Speaking after Tuesday's primary, Clinton made clear that she will not leave the race until after the last primaries on June 3rd, stating flatly that she is staying in because she thinks she is the better candidate.

READ MORE

"The bottom line is this - the White House is won in the swing states and I am winning the swing states," she said, listing the battleground states she has carried.

In a direct appeal to superdelegates, she urged them to ignore the mathematics of the delegate count and to consider instead the arithmetic of the electoral college that the Democratic candidate must win in November.

"I'm asking that people think hard about where we are in this election, about how we will win in November, because this is not an abstract exercise," she said.

"This is for a solemn, crucial purpose: to elect a president to turn our country around, to meet the challenges we face and seize the opportunities. It has been a long campaign, but it is just an instant in time when compared with the lasting consequences of the choice we will make in November. That is why I am carrying on, and if you give me a chance, Democrats, I'll come back to West Virginia in the general election and we'll win this state and we'll win the White House."

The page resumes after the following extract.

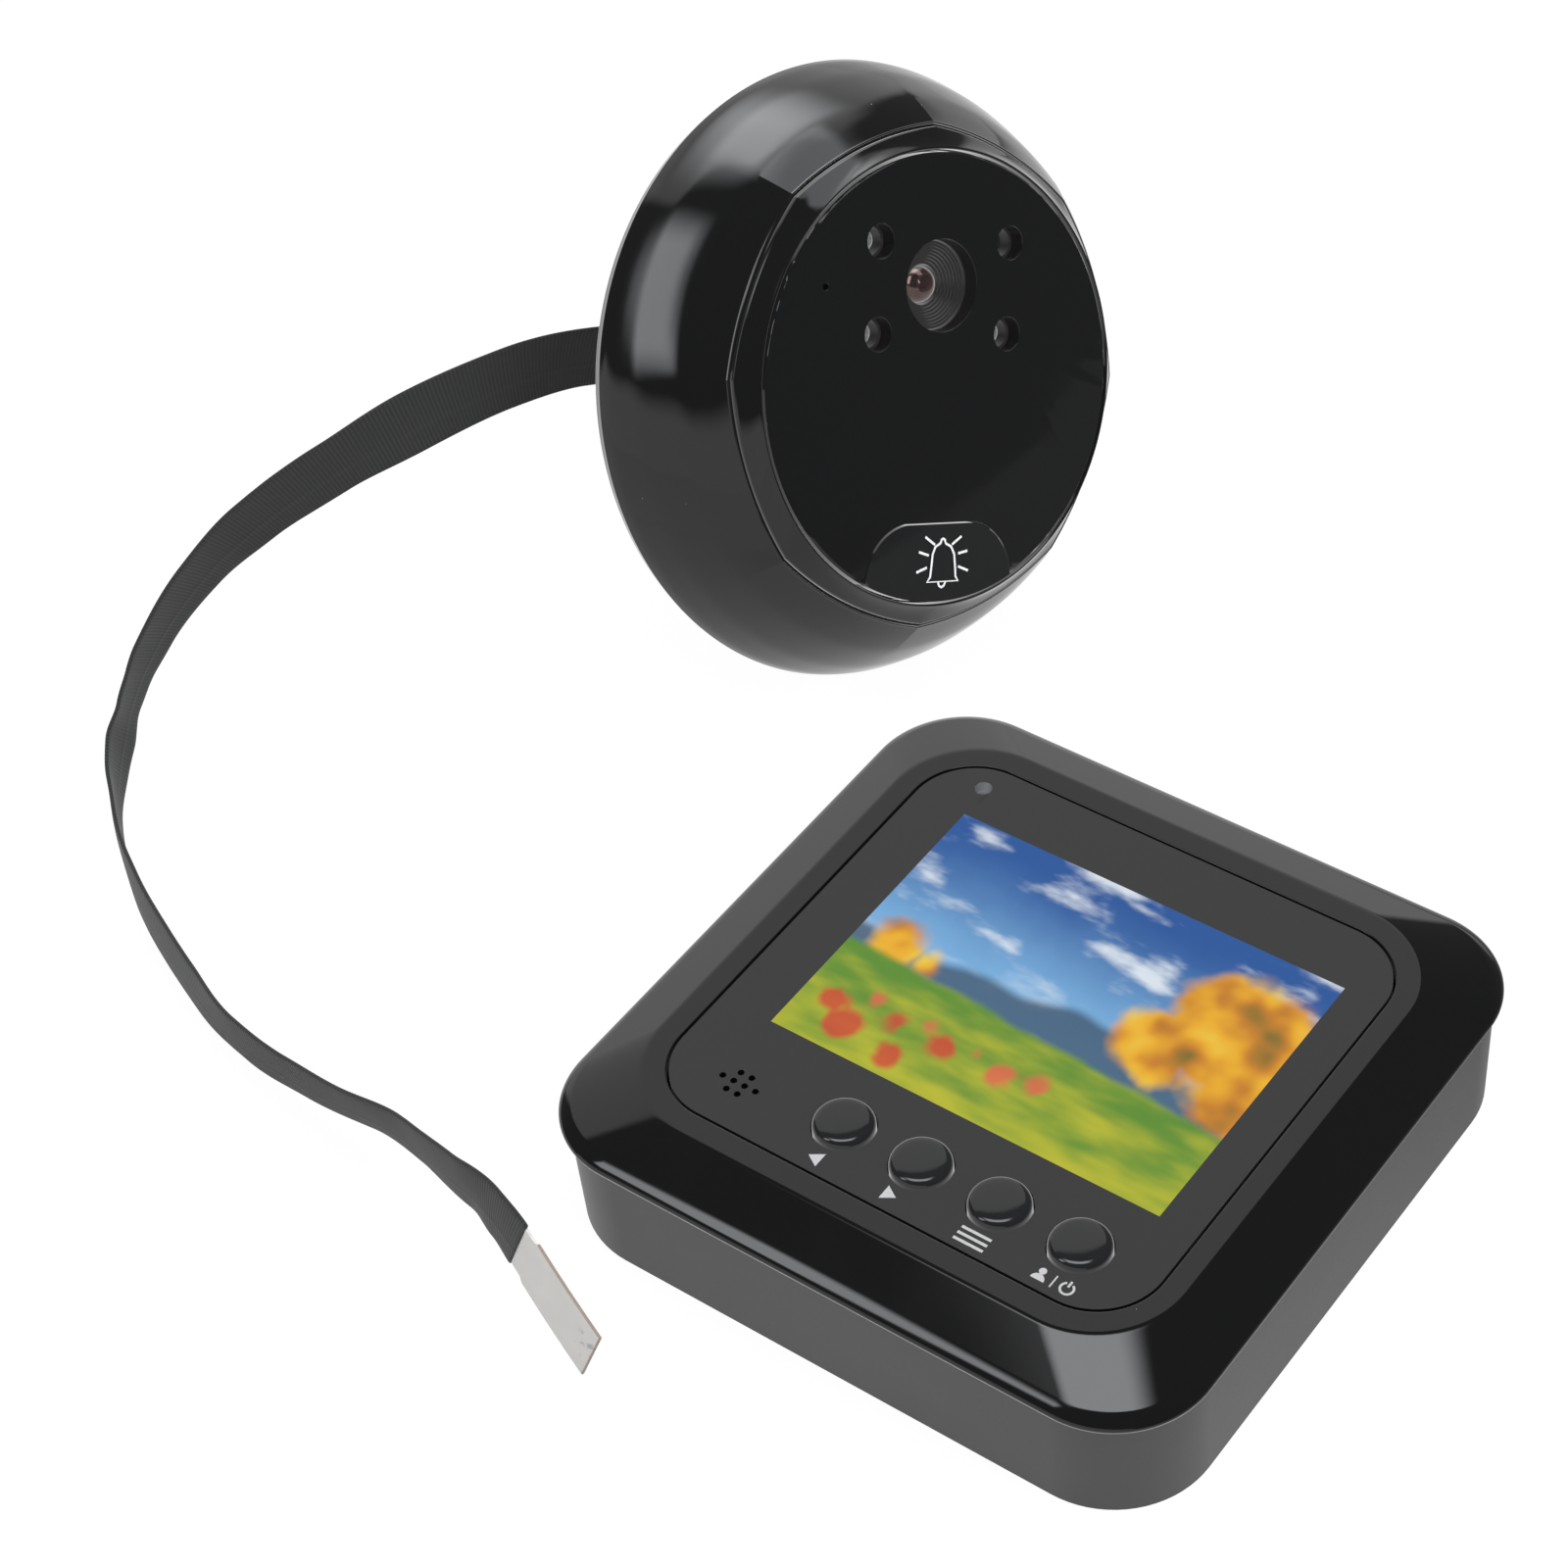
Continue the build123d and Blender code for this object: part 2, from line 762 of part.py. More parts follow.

Three super delegates gave Clinton their answer early yesterday morning, announcing that they were endorsing Obama and more are likely to follow them later this week. The party establishment, as represented by House speaker Nancy Pelosi and Senate majority leader Harry Reid, have signalled that they will indulge Clinton in allowing the race to continue until June, but that they expect superdelegates to bring it to an end in the days following the last primaries in Montana and South Dakota.

West Virginia highlighted Obama's weakness among a number of voter groups, notably the white working class, women and older voters, who could provide the key to winning big states such as Ohio and Pennsylvania in November. Clinton pointed out that no Democrat has won the White House since 1916 without winning West Virginia and 54 per cent of the state's Democrats who voted on Tuesday said they would be dissatisfied if he is the party's nominee.

Obama's campaign insists the outcome of a primary is a poor guide to how a candidate will fare in the general election, predicting that all but a few Democrats will back the party's nominee in November. His aides point out that no Democrat has won a majority of white voters in a presidential election since Lyndon Johnson in 1964 and that in general election match-up polls, Obama has a similar level of support among whites as Al Gore and John Kerry won in 2000 and 2004.

Although Obama does not concede states such as Ohio, which have been crucial, he believes he can change the electoral map by winning such former Republican strongholds as Virginia and Colorado and that he could be competitive in southern states such as Georgia and Louisiana.

While most attention on Tuesday was focused on West Virginia, a special congressional election in Mississippi the same day may have been a more significant straw in the wind. Democrat Travis Childers won a seat that had been in Republican hands since 1994, in the third victory for his party in Republican strongholds in recent months.

An unpopular president, a weakening economy and an apparently endless war in Iraq have tarnished the Republican brand to the point that senior figures in the party acknowledge privately they could face an electoral bloodbath in November.

In such a political environment, Clinton's argument about electability carries less sway with uncommitted superdelegates than fear of the consequences of overturning the choice of elected delegates and, by most measures, the popular vote. Many Democrats fear African-Americans and young voters who have turned out in unprecedented numbers for Obama could be turned off politics for a generation if the party insiders veto the first black candidate with a realistic chance of winning the White House.

Clinton has already shifted gear towards a more gentle campaigning style, avoiding direct criticism of Obama.

For his part, Obama is already behaving as if the contest is over, directing his fire exclusively towards John McCain, the Republicans' presumptive nominee and waiting quietly for Clinton to find the right moment to leave the stage. Like most Democrats, Obama now believes that, if the fat lady is not yet singing, she is in the dressing room practising her scales.